EU approves €3B German State aid for cleantech manufacturing

www.eenewseurope.com, Feb. 10, 2026 – 

The European Commission has cleared a €3B German State aid scheme aimed at ramping up clean technology manufacturing capacity. Approved under the Clean Industrial Deal State Aid Framework (CISAF), the program is designed to accelerate Europe's path toward a net-zero economy.

For eeNews Europe readers, this matters because Germany is a key manufacturing hub for semiconductors, power electronics, energy storage and industrial systems that sit at the heart of cleantech supply chains. The decision also signals how EU State aid rules will shape where and how future clean manufacturing investments are made.

German scheme targets net-zero technologies

Germany notified the scheme under Section 6.1 of the CISAF, with the goal of supporting strategic investments that expand manufacturing capacity for net-zero technologies. These include both final products and their main components, as well as the production of new or recovered critical raw materials needed to build them. Nuclear fission technologies are explicitly excluded.
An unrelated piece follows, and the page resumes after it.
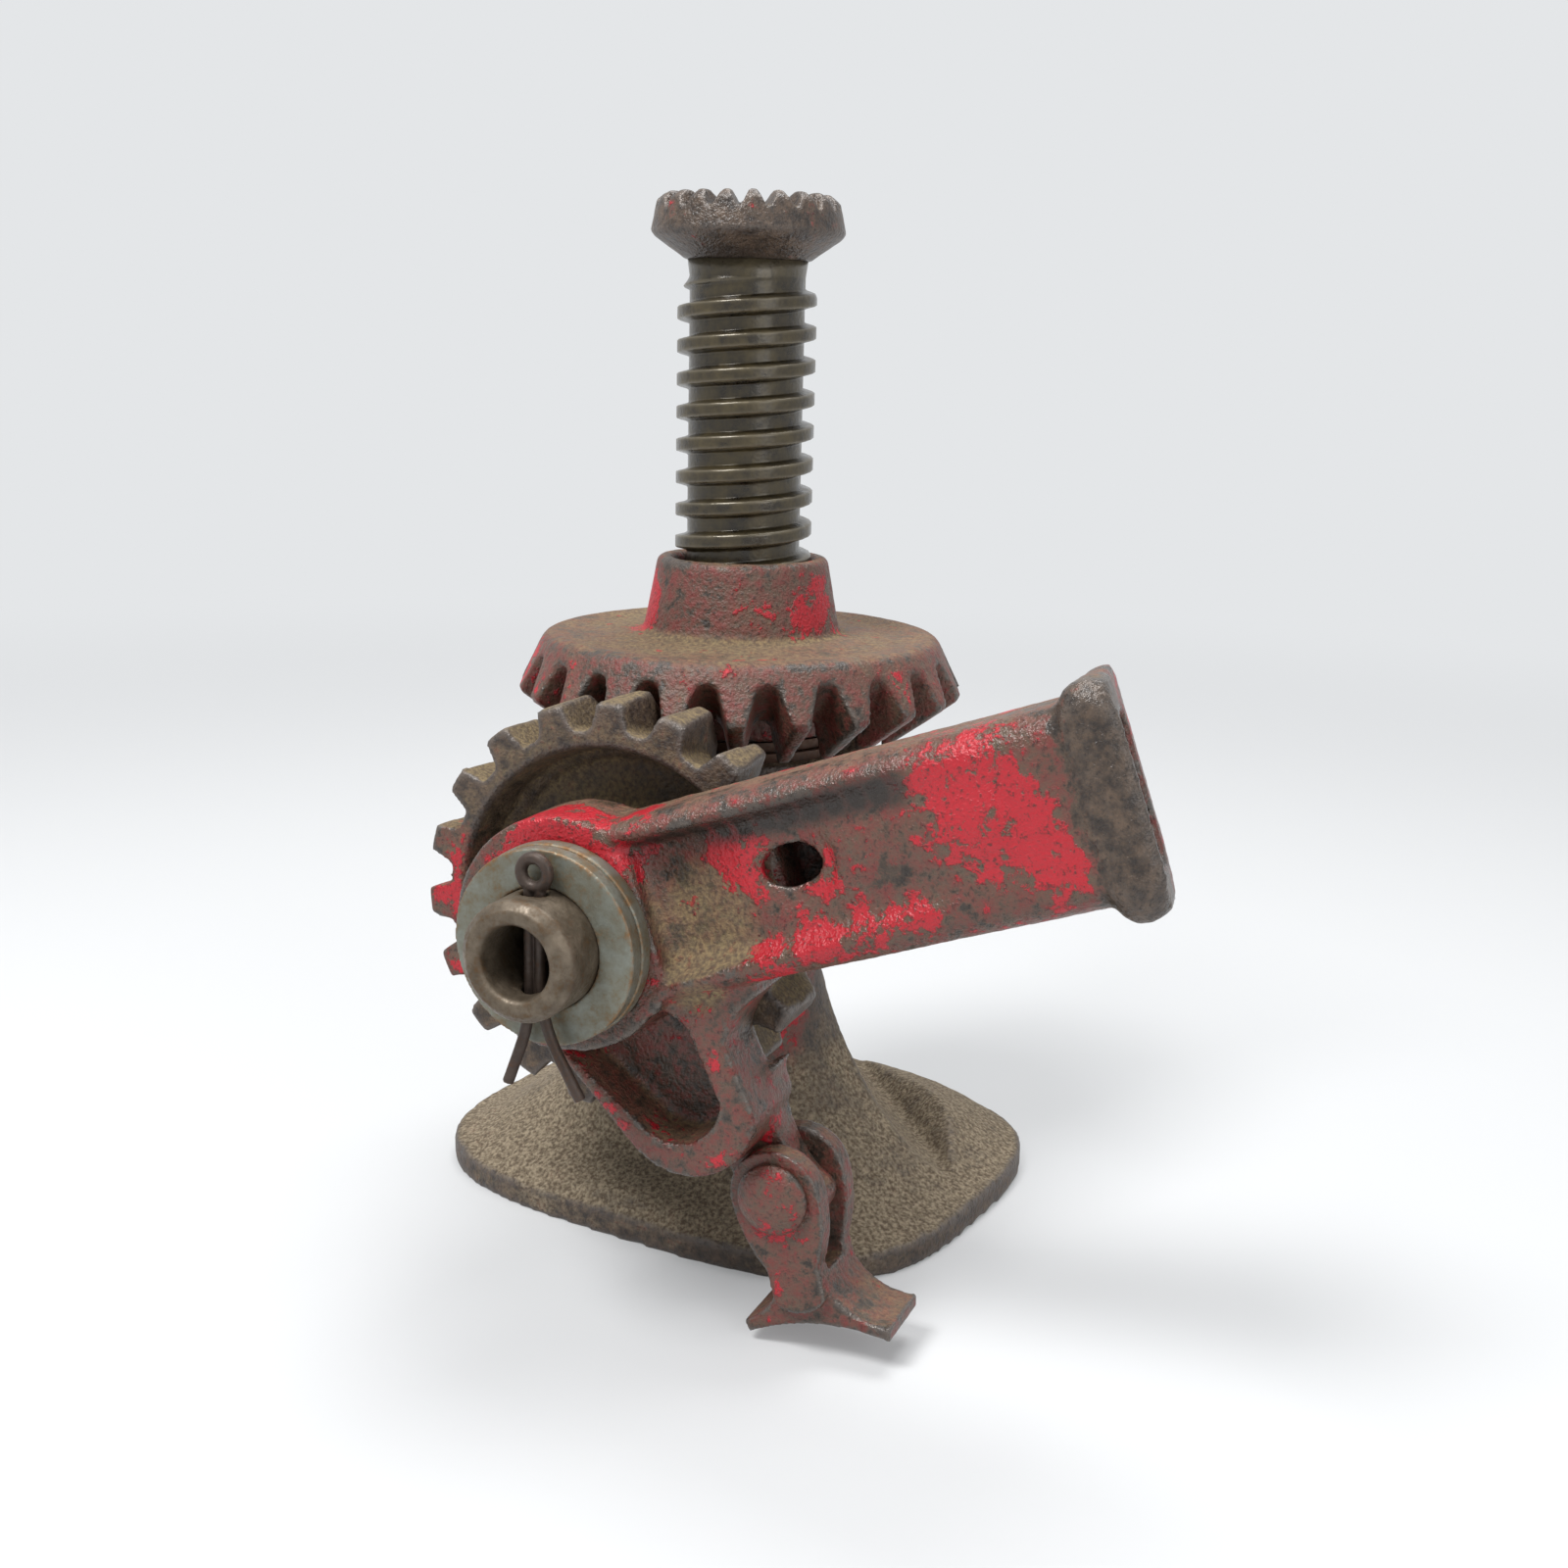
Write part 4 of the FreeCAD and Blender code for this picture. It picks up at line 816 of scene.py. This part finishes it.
class JACK_OT_small_parts(PieceOperator, bpy.types.Operator):
    """Plate the washers and finish the spindle, pins and bushes"""

    bl_idname = "jack.small_parts"
    bl_label = "Washers, spindle and pins"

    def execute(self, context):
        colours = context.scene.jack_colours
        zinc = plated_steel("zinc_plated_steel", colours.zinc, linear("#6A6350"), colours.rust)
        steel = plated_steel("rusty_mild_steel", linear("#6E6253"), linear("#4A4033"), linear("#5C4328"))
        dark = plated_steel("blackened_wire", linear("#4B3F38"), linear("#332B26"), linear("#5A4030"))
        bronze = plated_steel("bearing_bronze", linear("#8C6A3A"), linear("#5E4A2C"), linear("#4A3A24"))
        self.cast(context, "inner_zinc_washer", "inner_spindle_washer", "stand", zinc, 0.55, 3, 0.6)
        self.cast(context, "outer_zinc_washer", "outer_spindle_washer", "stand", zinc, 0.55, 3, 0.6)
        self.cast(context, "hollow_spindle", "pinion_spindle", "stand", steel, 0.7, 3, 0.7)
        self.cast(context, "split_pin", "cotter_pin", "stand", dark, 0.35, 2, 0.2)
        finishes = {
            "column_thrust_washer": dark, "crown_thrust_washer": dark, "spindle_lock_pin": steel,
            "pinion_thrust_washer": steel, "screw_stop_collar": dark, "stop_collar_pin": steel,
            "pinion_bush": bronze, "lever_bush": bronze, "pawl_pin_washer": dark,
        }
        for node, finish in finishes.items():
            for material_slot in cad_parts[node].material_slots:
                material_slot.material = finish
        return {"FINISHED"}


def camera_matrix():
    """The camera's place and axes from its heading, pitch and roll."""
    ahead = Vector((-math.sin(CAMERA_HEADING), math.cos(CAMERA_HEADING), 0))
    level = Vector((math.cos(CAMERA_HEADING), math.sin(CAMERA_HEADING), 0))
    look = ahead * math.cos(CAMERA_PITCH) - Vector((0, 0, math.sin(CAMERA_PITCH)))
    rise = ahead * math.sin(CAMERA_PITCH) + Vector((0, 0, math.cos(CAMERA_PITCH)))
    right = level * math.cos(CAMERA_ROLL) + rise * math.sin(CAMERA_ROLL)
    up = rise * math.cos(CAMERA_ROLL) - level * math.sin(CAMERA_ROLL)
    matrix = Matrix((right, up, -look)).transposed().to_4x4()
    matrix.translation = Vector(CAMERA_PLACE)
    return matrix


def area_light(name, place, target, size, power):
    lamp = bpy.data.lights.new(name, "AREA")
    lamp.shape = "RECTANGLE"
    lamp.size = size[0]
    lamp.size_y = size[1]
    lamp.energy = power
    holder = bpy.data.objects.new(name, lamp)
    bpy.context.scene.collection.objects.link(holder)
    holder.location = place
    holder.rotation_euler = (Vector(target) - Vector(place)).to_track_quat("-Z", "Y").to_euler()
    return holder


def sweep_mesh(width, front, back, radius, height):
    """One sheet that lies flat, curves up behind the object and stands."""
    profile = [(front, 0.0), (back - radius, 0.0)]
    for number in range(1, 17):
        angle = math.pi / 2 * number / 16
        profile.append((back - radius + radius * math.sin(angle), radius - radius * math.cos(angle)))
    profile.append((back, height))
    shape = bmesh.new()
    rows = [
        [shape.verts.new((side * width / 2, depth, level)) for side in (-1, 1)] for depth, level in profile
    ]
    for lower, upper in zip(rows, rows[1:]):
        shape.faces.new((lower[0], lower[1], upper[1], upper[0]))
    mesh = bpy.data.meshes.new("paper_sweep")
    shape.to_mesh(mesh)
    shape.free()
    mesh.shade_smooth()
    return mesh


def seen_directly(tree):
    """1 for rays from the eye or a mirror, 0 for rays that only bring light."""
    rays = add(tree, "ShaderNodeLightPath")
    seen = add(tree, "ShaderNodeMath", {"operation": "MAXIMUM"},
               {0: rays.outputs["Is Camera Ray"], 1: rays.outputs["Is Glossy Ray"]})
    return seen.outputs["Value"]


def pale_paper(colours):
    """Matt white background paper: it takes the object's shadow near by and is evenly pale far away."""
    material, tree, shader = new_material("matt_background_paper")
    shader.inputs["Base Color"].default_value = (*colours.floor, 1)
    shader.inputs["Roughness"].default_value = 0.9
    place = add(tree, "ShaderNodeTexCoord").outputs["Object"]
    distance = add(tree, "ShaderNodeVectorMath", {"operation": "LENGTH"}, {0: place})
    far = add(
        tree, "ShaderNodeMapRange",
        {"interpolation_type": "SMOOTHSTEP", "From Min": 0.3, "From Max": 1.3, "To Min": 0.25,
         "To Max": 1.0},
        {"Value": distance.outputs["Value"]},
    )
    share = add(tree, "ShaderNodeMath", {"operation": "MULTIPLY"},
                {0: far.outputs["Result"], 1: seen_directly(tree)})
    glow = add(tree, "ShaderNodeEmission", {"Strength": 1.0})
    glow.inputs["Color"].default_value = (*linear("#E4E6E8"), 1)
    paper = add(tree, "ShaderNodeMixShader",
                links={0: share.outputs["Value"], 1: shader.outputs["BSDF"], 2: glow.outputs["Emission"]})
    output = next(node for node in tree.nodes if node.type == "OUTPUT_MATERIAL")
    tree.links.new(paper.outputs["Shader"], output.inputs["Surface"])
    return material


class JACK_OT_stage(bpy.types.Operator):
    """Lay the pale floor and set the lights and the camera"""

    bl_idname = "jack.stage"
    bl_label = "Stage"

    def execute(self, context):
        scene = context.scene
        mesh = sweep_mesh(width=9.0, front=-3.0, back=2.4, radius=0.9, height=3.5)
        mesh.materials.append(pale_paper(scene.jack_colours))
        paper = bpy.data.objects.new("paper_sweep", mesh)
        paper.rotation_euler = (0, 0, CAMERA_HEADING)
        scene.collection.objects.link(paper)

        world = bpy.data.worlds.new("studio")
        world.use_nodes = True
        sky = world.node_tree.nodes["Background"]
        strength = add(world.node_tree, "ShaderNodeMapRange",
                       {"From Min": 0.0, "From Max": 1.0, "To Min": 0.4, "To Max": 0.9},
                       {"Value": seen_directly(world.node_tree)})
        sky.inputs["Color"].default_value = (*linear("#E6E8EA"), 1)
        world.node_tree.links.new(strength.outputs["Result"], sky.inputs["Strength"])
        scene.world = world

        target = (0.02, -0.03, 0.13)
        area_light("key", (-0.35, -0.75, 1.35), target, (0.5, 0.5), 20)
        area_light("fill", (1.1, -0.7, 0.6), target, (0.7, 0.9), 4)
        area_light("top", (0.1, 0.3, 1.4), target, (0.7, 0.7), 12)

        camera = bpy.data.cameras.new("photo_camera")
        camera.lens = CAMERA_LENS
        camera.sensor_width = 36
        camera.clip_start = 0.01
        holder = bpy.data.objects.new("photo_camera", camera)
        scene.collection.objects.link(holder)
        holder.matrix_world = camera_matrix()
        scene.camera = holder
        scene.view_settings.view_transform = "Standard"
        return {"FINISHED"}


PIECES = (
    JACK_OT_stand, JACK_OT_crown, JACK_OT_pinion, JACK_OT_lever, JACK_OT_pawl, JACK_OT_screw,
    JACK_OT_small_parts, JACK_OT_stage,
)


class JACK_PT_panel(bpy.types.Panel):
    bl_idname = "JACK_PT_panel"
    bl_label = "Track Jack"
    bl_space_type = "VIEW_3D"
    bl_region_type = "UI"
    bl_category = "Track Jack"

    def draw(self, context):
        layout = self.layout
        for group in (context.scene.jack_sizes, context.scene.jack_colours):
            box = layout.box()
            for name in group.__annotations__:
                box.prop(group, name)
        for piece in PIECES:
            layout.operator(piece.bl_idname)


CLASSES = (JackSizes, JackColours, *PIECES, JACK_PT_panel)


def register():
    for item in CLASSES:
        bpy.utils.register_class(item)
    bpy.types.Scene.jack_sizes = PointerProperty(type=JackSizes)
    bpy.types.Scene.jack_colours = PointerProperty(type=JackColours)


def unregister():
    del bpy.types.Scene.jack_colours
    del bpy.types.Scene.jack_sizes
    for item in reversed(CLASSES):
        bpy.utils.unregister_class(item)


def main():
    register()
    for piece in PIECES:
        group, name = piece.bl_idname.split(".")
        getattr(getattr(bpy.ops, group), name)()


if __name__ == "__main__":
    main()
The support will be available across the entire country and can take several forms: direct grants, tax advantages, interest subsidies on new loans, or guarantees for new loans. Companies can apply for aid until the end of 2030, aligning the scheme with the longer-term targets of the Clean Industrial Deal and the Net Zero Industry Act.

According to the Commission, the scheme meets CISAF conditions by incentivizing additional production capacity without overcompensating companies. The aid is meant to tip investment decisions in favor of Europe rather than competing regions that may offer looser environmental rules or more aggressive subsidies.

Commission view on competition and industry

The Commission concluded that the German plan is necessary, appropriate and proportionate under EU State aid rules, specifically Article 107(3)(c) of the Treaty on the Functioning of the EU. It also stressed that safeguards are in place to limit distortions of competition within the single market.

Teresa Ribera, Executive Vice-President for Clean, Just and Competitive Transition, said: "This scheme will ensure additional clean technology manufacturing capacity in Germany. The German state can provide €3 billion in support for key investments in the sector. This will contribute to reaching the goals of the Clean Industrial Deal, while ensuring that potential competition distortions are kept to a minimum."

CISAF and the bigger picture

The CISAF, adopted in June 2025, gives Member States a toolbox to support renewable energy, low-carbon fuels, industrial decarbonization and cleantech manufacturing through 2030. It also includes measures to reduce electricity costs for energy-intensive users and to de-risk private investment in clean energy and circular economy projects.

For Europe's electronics and semiconductor ecosystem, Germany's €3 billion scheme is another sign that public funding will play a central role in scaling up cleantech manufacturing, from power devices and batteries to hydrogen and carbon capture systems, over the rest of the decade.